Film tunisien de Mohamed Ben Attia, avec Majd Mastoura, Rym Ben Messaoud, Sabah Bouzouita (1 h 30).

DEUX CORPS QUI S’UNISSENT PAR L’ESPRIT : « Your Name »

YOUR NAME - Bande Annonce VOST - Au cinéma le 28 décembre
Durée : 01:37

A l’heure de sa sortie française, le film d’animation Your Name est d’ores et déjà le plus gros succès de l’année au Japon, avec plus de 15 millions de spectateurs. Sous ses allures de machine de guerre économique, le film de Makoto Shinkai abrite en fait une bouleversante romance intimiste, sculptée dans les songes et les aspirations de ses protagonistes, deux lycéens isolés l’un de l’autre.

Mitsuha, 17 ans, s’ennuie dans son village lacustre où la retiennent ses tâches de prêtresse traditionnelle, et rêve de partir à Tokyo. Elle s’imagine souvent dans la peau d’un garçon de son âge, évoluant dans le décor plein de promesses de la grande ville. Sauf que ce garçon, Taki, existe vraiment de son côté, et se retrouve lui aussi projeté, sans autre explication, dans l’existence de Mitsuha. Ainsi, à intervalles imprévisibles, les deux adolescents voyagent-ils dans le corps de l’autre et apprennent à se connaître par consciences interposées. L’idée géniale est ici d’avoir identifié l’amour naissant avec l’expérience du corps de l’autre.

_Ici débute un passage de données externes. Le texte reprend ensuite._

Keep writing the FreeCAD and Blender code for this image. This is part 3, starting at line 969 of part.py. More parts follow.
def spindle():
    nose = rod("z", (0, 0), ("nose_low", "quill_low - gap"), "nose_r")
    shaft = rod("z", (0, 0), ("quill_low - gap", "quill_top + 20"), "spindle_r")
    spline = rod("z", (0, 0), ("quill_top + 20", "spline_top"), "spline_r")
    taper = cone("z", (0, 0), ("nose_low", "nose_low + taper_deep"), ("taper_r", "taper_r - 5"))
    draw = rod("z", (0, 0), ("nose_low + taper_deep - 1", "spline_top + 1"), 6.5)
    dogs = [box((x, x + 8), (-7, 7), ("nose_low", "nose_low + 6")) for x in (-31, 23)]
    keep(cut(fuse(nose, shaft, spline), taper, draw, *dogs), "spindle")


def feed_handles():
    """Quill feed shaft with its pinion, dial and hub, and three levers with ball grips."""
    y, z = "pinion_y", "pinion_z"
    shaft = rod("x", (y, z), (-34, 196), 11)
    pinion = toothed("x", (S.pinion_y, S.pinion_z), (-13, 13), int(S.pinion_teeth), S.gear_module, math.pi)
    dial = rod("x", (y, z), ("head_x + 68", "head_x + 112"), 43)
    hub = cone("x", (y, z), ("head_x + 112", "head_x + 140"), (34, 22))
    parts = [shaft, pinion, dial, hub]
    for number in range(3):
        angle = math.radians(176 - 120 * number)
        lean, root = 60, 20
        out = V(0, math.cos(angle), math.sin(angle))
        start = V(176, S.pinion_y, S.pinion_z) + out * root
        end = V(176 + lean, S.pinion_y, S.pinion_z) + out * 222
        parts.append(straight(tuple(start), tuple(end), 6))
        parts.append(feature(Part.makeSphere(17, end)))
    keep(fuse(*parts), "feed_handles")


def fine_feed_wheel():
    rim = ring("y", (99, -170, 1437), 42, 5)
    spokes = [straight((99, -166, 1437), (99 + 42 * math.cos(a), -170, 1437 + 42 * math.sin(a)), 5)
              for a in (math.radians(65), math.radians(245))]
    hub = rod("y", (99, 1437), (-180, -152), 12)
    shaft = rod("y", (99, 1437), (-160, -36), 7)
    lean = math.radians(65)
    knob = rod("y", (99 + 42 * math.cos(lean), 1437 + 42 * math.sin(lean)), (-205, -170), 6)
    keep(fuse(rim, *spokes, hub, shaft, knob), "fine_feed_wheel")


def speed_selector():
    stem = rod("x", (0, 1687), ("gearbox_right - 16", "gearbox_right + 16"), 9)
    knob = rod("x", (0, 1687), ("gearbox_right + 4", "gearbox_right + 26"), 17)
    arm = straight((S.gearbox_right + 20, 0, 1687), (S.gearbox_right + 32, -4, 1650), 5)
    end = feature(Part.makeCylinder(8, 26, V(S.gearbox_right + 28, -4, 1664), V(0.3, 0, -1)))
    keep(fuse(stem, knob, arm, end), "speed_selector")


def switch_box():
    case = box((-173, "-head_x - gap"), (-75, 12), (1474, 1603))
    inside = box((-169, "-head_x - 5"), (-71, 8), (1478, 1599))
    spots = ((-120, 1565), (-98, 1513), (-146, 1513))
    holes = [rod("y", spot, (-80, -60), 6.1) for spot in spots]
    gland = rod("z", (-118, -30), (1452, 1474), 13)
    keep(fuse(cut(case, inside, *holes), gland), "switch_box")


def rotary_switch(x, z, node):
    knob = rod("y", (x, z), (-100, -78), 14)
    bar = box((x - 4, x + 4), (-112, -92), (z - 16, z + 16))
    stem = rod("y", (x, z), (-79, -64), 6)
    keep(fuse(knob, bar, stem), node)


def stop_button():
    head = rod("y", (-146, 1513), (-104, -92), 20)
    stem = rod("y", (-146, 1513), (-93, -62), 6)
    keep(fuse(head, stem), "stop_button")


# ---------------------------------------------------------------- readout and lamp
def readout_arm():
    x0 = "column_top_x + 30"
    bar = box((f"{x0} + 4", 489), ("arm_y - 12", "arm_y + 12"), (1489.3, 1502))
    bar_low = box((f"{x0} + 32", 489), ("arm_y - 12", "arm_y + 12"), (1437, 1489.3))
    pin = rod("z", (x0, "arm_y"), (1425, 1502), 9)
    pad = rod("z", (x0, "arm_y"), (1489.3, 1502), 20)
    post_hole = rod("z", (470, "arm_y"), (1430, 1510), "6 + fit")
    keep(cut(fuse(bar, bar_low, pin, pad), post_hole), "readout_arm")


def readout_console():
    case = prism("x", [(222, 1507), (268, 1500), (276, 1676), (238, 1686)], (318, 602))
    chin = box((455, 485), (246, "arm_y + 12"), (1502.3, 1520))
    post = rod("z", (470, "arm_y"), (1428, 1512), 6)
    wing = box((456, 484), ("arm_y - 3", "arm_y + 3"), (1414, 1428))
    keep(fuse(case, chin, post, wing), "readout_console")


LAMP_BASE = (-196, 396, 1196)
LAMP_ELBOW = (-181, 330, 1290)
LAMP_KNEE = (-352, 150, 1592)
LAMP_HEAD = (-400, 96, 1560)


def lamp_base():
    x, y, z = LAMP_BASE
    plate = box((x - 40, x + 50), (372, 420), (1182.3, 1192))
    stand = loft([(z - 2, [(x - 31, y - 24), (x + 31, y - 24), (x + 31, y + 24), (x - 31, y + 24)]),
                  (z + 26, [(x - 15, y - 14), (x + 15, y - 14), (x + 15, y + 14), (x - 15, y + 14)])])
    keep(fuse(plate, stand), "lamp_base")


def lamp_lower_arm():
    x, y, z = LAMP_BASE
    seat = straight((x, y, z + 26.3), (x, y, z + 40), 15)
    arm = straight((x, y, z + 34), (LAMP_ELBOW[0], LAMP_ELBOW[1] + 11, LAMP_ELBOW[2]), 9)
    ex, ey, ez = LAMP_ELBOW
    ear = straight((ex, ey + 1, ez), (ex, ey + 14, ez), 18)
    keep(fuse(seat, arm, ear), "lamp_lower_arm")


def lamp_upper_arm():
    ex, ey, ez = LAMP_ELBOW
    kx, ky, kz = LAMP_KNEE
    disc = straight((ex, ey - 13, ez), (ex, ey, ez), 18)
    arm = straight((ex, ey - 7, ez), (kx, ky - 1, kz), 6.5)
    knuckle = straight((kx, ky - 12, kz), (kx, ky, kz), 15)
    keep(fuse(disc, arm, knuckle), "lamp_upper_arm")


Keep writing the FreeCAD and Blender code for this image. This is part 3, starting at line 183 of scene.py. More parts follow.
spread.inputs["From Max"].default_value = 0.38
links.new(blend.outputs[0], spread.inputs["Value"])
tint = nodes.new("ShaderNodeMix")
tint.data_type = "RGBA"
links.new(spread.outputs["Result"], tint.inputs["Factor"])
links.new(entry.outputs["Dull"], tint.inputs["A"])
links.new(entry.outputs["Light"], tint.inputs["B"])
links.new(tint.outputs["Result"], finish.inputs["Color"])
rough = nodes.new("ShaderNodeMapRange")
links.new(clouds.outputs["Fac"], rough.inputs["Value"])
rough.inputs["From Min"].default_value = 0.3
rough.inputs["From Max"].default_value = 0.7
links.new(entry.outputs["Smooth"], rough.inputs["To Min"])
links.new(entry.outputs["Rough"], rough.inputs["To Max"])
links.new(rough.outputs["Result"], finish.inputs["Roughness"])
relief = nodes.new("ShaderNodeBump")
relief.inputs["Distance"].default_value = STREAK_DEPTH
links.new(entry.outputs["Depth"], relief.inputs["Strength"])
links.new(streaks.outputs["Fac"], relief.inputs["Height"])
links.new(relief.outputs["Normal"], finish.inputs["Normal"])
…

Shinkai se révèle un formidable peintre de l’âme adolescente : ciels entre chien et loup, crépuscules brumeux, soleils rasants, sa lumière, restituée par un splendide travail de décoration (cet écrin « inanimé » de l’animation), n’est autre que le vecteur de l’âme et semble transporter les sentiments des personnages. Mathieu Macheret

Film d’animation japonais de Makoto Shinkai (1 h 46).

LES ÉCHAPPÉS DU CODE : cycle « Hollywood décadent » à la Cinémathèque

Michael Caine et Jane Fonda dans "Que vienne la nuit", d'Otto Preminger (1966) | Cinémathèque française

Entre le moment où le code Hayes, qui interdisait entre autres de montrer un homme et une femme dans le même lit, a volé en éclats et l’avènement du « Nouvel Hollywood », soit entre la fin des années 1950 et la sortie de Bonnie and Clyde (1967), les grands studios ont fait un curieux usage de leur liberté nouvelle. Fascination égrillarde pour les choses de la chair, généralement considérées comme des perversions, regard horrifié sur le show-business, critique indignée de l’American way of life, ont nourri des films produits pour faire concurrence à la télévision, souvent réalisés par des géants du cinéma dont la carrière touchait à sa fin : Ford, Cukor, Minnelli…

Les programmateurs de la Cinémathèque proposent, jusqu’au 25 janvier, de se plonger dans les vapeurs méphitiques de cette période de décadence. Deux titres, un peu au hasard dans cette riche programmation : Que vienne la nuit, d’Otto Preminger, mélodrame sudiste antiraciste avec Michael Caine qui troque son accent cockney pour celui de l’Alabama (le 30 décembre à 14 heures), et Fedora, le chant du cygne de Billy Wilder (le 28 décembre à 14 heures). T. S.

Hollywood décadent, Cinémathèque française, 51, rue de Bercy, Paris 12e.